Our Anthem
Click the play button below for a recording of Mulgrave's G3, 4, 5 and 6 students with the Vancouver Youth Symphony Orchestra, directed by Claude McLean.
The History of Our Anthem
By Claude McLean
Once upon a time, Mulgrave faculty and parents thought it would be a good idea to have a number of ‘honorary governors’ as friends and potential advisors, people who had made a distinctive mark in their career. Award-winning composer and music educator, Michael Conway Baker, accepted our invitation to be our musical honorary governor. Over the years, he visited the school, offered advice, offered music he had composed, and lent his name to our growing school.
In spring 2001, when the school was operating out of two campuses (the North Shore Winter Club and the so-called ‘gulag’ which was located where the current field is), Mr. Conway Baker wrote what he thought would be a good melody for a school anthem. The original idea was that the music teachers could teach the melody to their classes, without words, and then invite lyric submissions to fit the melody. We did just that. There weren’t many lyric entries, but there were a couple of good ones. We settled on two verses, one written by Ms. Read’s Grade 1 class (she was called Mrs. Ferguson then), and one by the Best family – that was their surname.
The anthem was premiered by a small group of students at the opening of the Cypress Campus main building, for the Board and special guests, in the days before classes commenced in the fall of 2001. When Mr. Conway Baker saw and heard the lyrics we had chosen, he decided to continue the creative process, by making changes to the first melody to better ‘paint’ the chosen words, such as the rising high notes to match the lyrics about the mountain.

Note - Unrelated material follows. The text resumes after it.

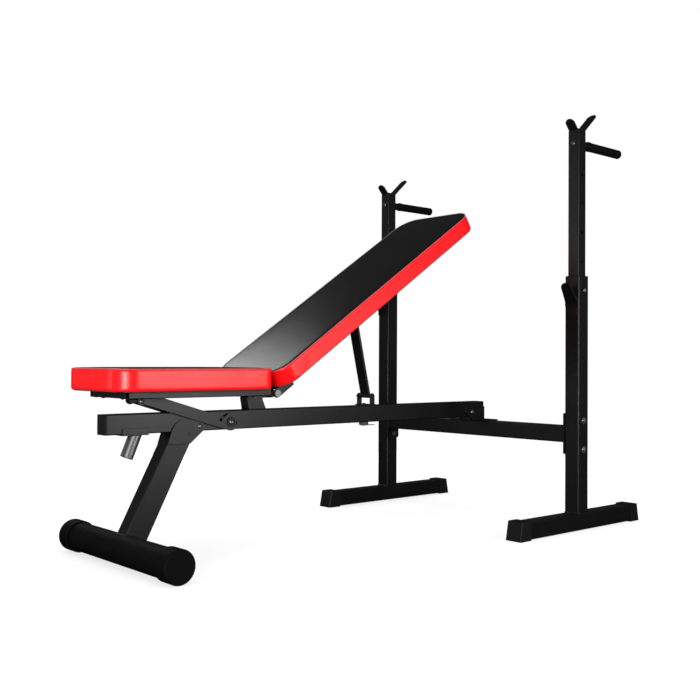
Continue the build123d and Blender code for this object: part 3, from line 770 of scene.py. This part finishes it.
def make_pad(name, node, body, half, y0, y1, z0, z1, front_r, rear_r, hinge_y, turn):
    """One upholstered pad: swollen cover, piping along the top seam coloured light grey as a painted highlight,
    and a lower tuck.
    """
    bm = pad_block(half, y0, y1, z0 - WRAP, z1, front_r, rear_r, RIM_R)
    piece = to_object(bm, name, [BLACK_VINYL, RED_VINYL])
    remesh = piece.modifiers.new("remesh", "REMESH")
    remesh.mode = "VOXEL"
    remesh.voxel_size = VOXEL
    apply_modifiers(piece)
    smoothing = piece.modifiers.new("smooth", "SMOOTH")
    smoothing.iterations = 2
    apply_modifiers(piece)
    seam = z1 - SEAM_DROP
    swell(piece, z0 - WRAP, seam)
    crown(piece, half, y0, y1, z1)
    fine = piece.modifiers.new("fine", "SUBSURF")
    fine.levels = fine.render_levels = 1
    apply_modifiers(piece)
    inset = BOARD_INSET - 0.2 * MM
    recess_r = min(front_r, rear_r) - 10 * MM
    recess = pad_block(half - inset, y0 + inset, y1 - inset, z0 - 8 * MM, z0 + BOARD_THICKNESS + 0.1 * MM,
                       recess_r, recess_r, 0.1 * MM)
    cut_away(piece, recess)
    place = Matrix.Translation((0, hinge_y, z0 - 4.2 * MM))
    size = Matrix.Diagonal((2 * RAIL_NOTCH, NOTCH_LENGTH, NOTCH_DEPTH, 1))
    notch = bmesh.new()
    bmesh.ops.create_cube(notch, size=1, matrix=place @ size)
    cut_away(piece, notch)
    cut_seam(piece, seam)
    line = rim_path(half, y0, y1, front_r, rear_r, PIPING_INSET, seam)
    # the piping's light grey colour is a painted highlight along the seam
    piping = rope(name + "_piping", line, PIPING_R, PIPING_PAINTED_HIGHLIGHT)
    line = rim_path(half, y0, y1, front_r, rear_r, TUCK_INSET, z0 - WRAP + 0.4 * MM)
    tuck = rope(name + "_tuck", line, TUCK_R, BLACK_VINYL)
    for part in (piece, piping, tuck):
        part.data.transform(turn)
        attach(part, body)
    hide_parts(node)


def make_pads():
    """The seat pad, level, and the back pad, made level and then turned about the hinge."""
    low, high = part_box("seat_cushion")
    make_pad("seat_pad", "seat_cushion", "seat", high.x, low.y, high.y, low.z, high.z,
             53 * MM, 25 * MM, high.y, Matrix.Identity(4))
    front = HINGE.y + 8 * MM
    make_pad("back_pad", "back_cushion", "back", 150 * MM, front, HINGE.y + 912.5 * MM,
             HINGE.z + 14.4 * MM, HINGE.z + 63.4 * MM, 50 * MM, 60 * MM, front, BACK_TURN)


# ---- softened plates and keyed bolts ----

KEY_DEPTH = 2.6 * MM

# node, width of the rounding in millimetres
SOFTENED = [
    ("uprights", 0.5), ("upright_bushes", 0.8), ("safety_hooks", 0.9), ("cross_beam_end_plates", 0.8),
    ("beam_saddle", 0.7), ("strut_bracket", 0.5), ("seat_post", 0.6), ("socket_bracket", 0.6),
    ("leg_plates", 0.6), ("seat_strut", 0.6), ("back_brackets", 0.6), ("seat_brackets", 0.6),
    ("near_bar_fork", 1.2), ("far_bar_fork", 1.2), ("foot_end_caps", 1.6), ("beam_end_caps", 0.8),
    ("near_post_tube", 0.4), ("far_post_tube", 0.4), ("main_beam", 0.4), ("cross_beam", 0.4),
    ("foot_tubes", 0.4), ("leg_tube", 0.5), ("foot_bar_caps", 1.2), ("back_strut", 0.4),
]
# node, way that the heads face, width of the key in millimetres
KEYED = [
    ("cross_beam_bolts", (1, 0, 0), 6), ("beam_bolts", (1, 0, 0), 5), ("seat_strut_bolt", (1, 0, 0), 6),
    ("seat_lug_bolt", (1, 0, 0), 5), ("near_handle_bolt", (0, -1, 0), 5), ("far_handle_bolt", (0, -1, 0), 5),
    ("bracket_pin", (0, 0, 1), 6), ("seat_pad_screws", (0, 0, -1), 4),
    ("back_pad_screws", (0, math.sin(BACK_ANGLE), -math.cos(BACK_ANGLE)), 4),
]


# ---- room, lights and camera ----

def soft_light(name, place, aim, width, height, glow):
    """Rectangular soft light; glow is its brightness as seen, where white paper is 1."""
    data = bpy.data.lights.new(name, "AREA")
    data.shape = "RECTANGLE"
    data.size = width
    data.size_y = height
    data.energy = glow * math.pi * width * height
    lamp = bpy.data.objects.new(name, data)
    lamp.location = place
    lamp.rotation_euler = (Vector(aim) - Vector(place)).to_track_quat("-Z", "Y").to_euler()
    lamp.visible_camera = False
    scene.collection.objects.link(lamp)
    return lamp


def make_lights():
    """Windows and cards round the bench, and a broad light above that mirrors do not show."""
    soft_light("left_window", (-2.98, -0.29, 2.53), (0, -0.33, 0.52), 1.62, 1.27, 3.8)
    soft_light("right_window", (3.23, 1.10, 0.86), (0.1, -0.6, 0.40), 1.08, 1.66, 9.0)
    soft_light("rear_right_window", (2.74, 1.69, 1.27), (0.1, -0.6, 0.40), 0.63, 1.40, 2.2)
    soft_light("front_left_card", (-2.30, -3.50, 1.05), (0.1, 0, 0.60), 1.20, 1.90, 2.0)
    soft_light("front_strip", (2.40, -3.05, 0.47), (0.13, -0.8, 0.46), 1.3, 0.80, 30.0)
    overhead = soft_light("overhead", (0.3, -0.5, 3.6), (0, -0.2, 0.5), 2.4, 3.0, 1.4)
    overhead.visible_glossy = False


def make_world():
    """White to the eye, dim to mirrors, and a plain level for lighting, weaker from behind."""
    world = bpy.data.worlds.new("studio")
    world.use_nodes = True
    scene.world = world
    tree = world.node_tree
    back = tree.nodes["Background"]
    rays = add(tree, "ShaderNodeLightPath")
    place = add(tree, "ShaderNodeTexCoord")
    parts = add(tree, "ShaderNodeSeparateXYZ")
    tree.links.new(place.outputs["Generated"], parts.inputs["Vector"])
    front = add(tree, "ShaderNodeMapRange")
    front.inputs["From Min"].default_value = -1
    front.inputs["To Min"].default_value = 0.95
    front.inputs["To Max"].default_value = 0.45
    tree.links.new(parts.outputs["Y"], front.inputs["Value"])
    mirrored = add(tree, "ShaderNodeMix")
    tree.links.new(rays.outputs["Is Glossy Ray"], mirrored.inputs["Factor"])
    tree.links.new(front.outputs["Result"], mirrored.inputs["A"])
    mirrored.inputs["B"].default_value = 0.04
    seen = add(tree, "ShaderNodeMath", operation="MAXIMUM")
    tree.links.new(rays.outputs["Is Camera Ray"], seen.inputs[0])
    tree.links.new(rays.outputs["Is Transmission Ray"], seen.inputs[1])
    strength = add(tree, "ShaderNodeMath", operation="MAXIMUM")
    tree.links.new(mirrored.outputs["Result"], strength.inputs[0])
    tree.links.new(seen.outputs["Value"], strength.inputs[1])
    back.inputs["Color"].default_value = (1, 1, 1, 1)
    tree.links.new(strength.outputs["Value"], back.inputs["Strength"])


def make_floor():
    """Pale floor that keeps the shadow of the bench but reads as white."""
    bm = bmesh.new()
    bmesh.ops.create_circle(bm, cap_ends=True, segments=96, radius=2.5)
    mat, tree, shader = new_material("pale_floor")
    mottle = place_group(tree, MOTTLE, Cloud_Scale=2, Grain_Scale=300)
    shader.inputs["Specular IOR Level"].default_value = 0
    tone(tree, shader, mottle.outputs["Cloud"], (0.32, 0.32, 0.32), (0.35, 0.35, 0.35))
    pale = shader.inputs["Base Color"].links[0].from_socket
    shader.inputs["Roughness"].default_value = 1
    shader.inputs["Emission Color"].default_value = (1, 1, 1, 1)
    rays = add(tree, "ShaderNodeLightPath")
    mirrored = add(tree, "ShaderNodeMix", data_type="RGBA")
    tree.links.new(rays.outputs["Is Glossy Ray"], mirrored.inputs["Factor"])
    tree.links.new(pale, mirrored.inputs["A"])
    mirrored.inputs["B"].default_value = (0.03, 0.03, 0.03, 1)
    tree.links.new(mirrored.outputs["Result"], shader.inputs["Base Color"])
    place = add(tree, "ShaderNodeTexCoord")
    reach = add(tree, "ShaderNodeVectorMath", operation="LENGTH")
    tree.links.new(place.outputs["Object"], reach.inputs[0])
    fade = add(tree, "ShaderNodeMapRange", interpolation_type="SMOOTHSTEP")
    fade.inputs["From Min"].default_value = 0.9
    fade.inputs["From Max"].default_value = 2.2
    fade.inputs["To Min"].default_value = 0.70
    fade.inputs["To Max"].default_value = 1.0
    tree.links.new(reach.outputs["Value"], fade.inputs["Value"])
    glow = add(tree, "ShaderNodeMath", operation="MULTIPLY")
    tree.links.new(rays.outputs["Is Camera Ray"], glow.inputs[0])
    tree.links.new(fade.outputs["Result"], glow.inputs[1])
    tree.links.new(glow.outputs["Value"], shader.inputs["Emission Strength"])
    floor = to_object(bm, "floor", [mat])


def make_camera():
    """Camera at the standing viewer's place."""
    data = bpy.data.cameras.new("camera")
    data.lens = CAMERA_LENS
    data.sensor_width = 36
    camera = bpy.data.objects.new("camera", data)
    camera.location = CAMERA_PLACE
    camera.rotation_euler = [math.radians(angle) for angle in CAMERA_TURN]
    scene.collection.objects.link(camera)
    scene.camera = camera


dress_cad_nodes()
make_pads()
make_grips()
make_socket()
make_welds()
for node, width in SOFTENED:
    soften(node, width * MM)
for node, way, key in KEYED:
    drill_keys(node, way, key * MM, KEY_DEPTH)
make_floor()
make_world()
make_lights()
make_camera()
scene.view_settings.view_transform = "Standard"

The tune was really written with young voices in mind, and most of our young Mulgravians could reach those notes, as they sang of reaching for the sky! That second melody was the one that stuck, along with the harmonies of the piano part, and has been used ever since. The vast majority of Mulgravians have never heard the original melody; it was similar to what we now know, but there were significant differences.
Mr. Conway Baker never had the notion that we would settle on only one set of words. He thought the words might change yearly and that it could be an ongoing creative exercise. Alas, though, a tradition had been started, and I was met with looks of surprise any time that I suggested changing the lyrics in later years. One doesn’t tinker with certain traditions, it seems, whether the establishment of the tradition was intentional or accidental.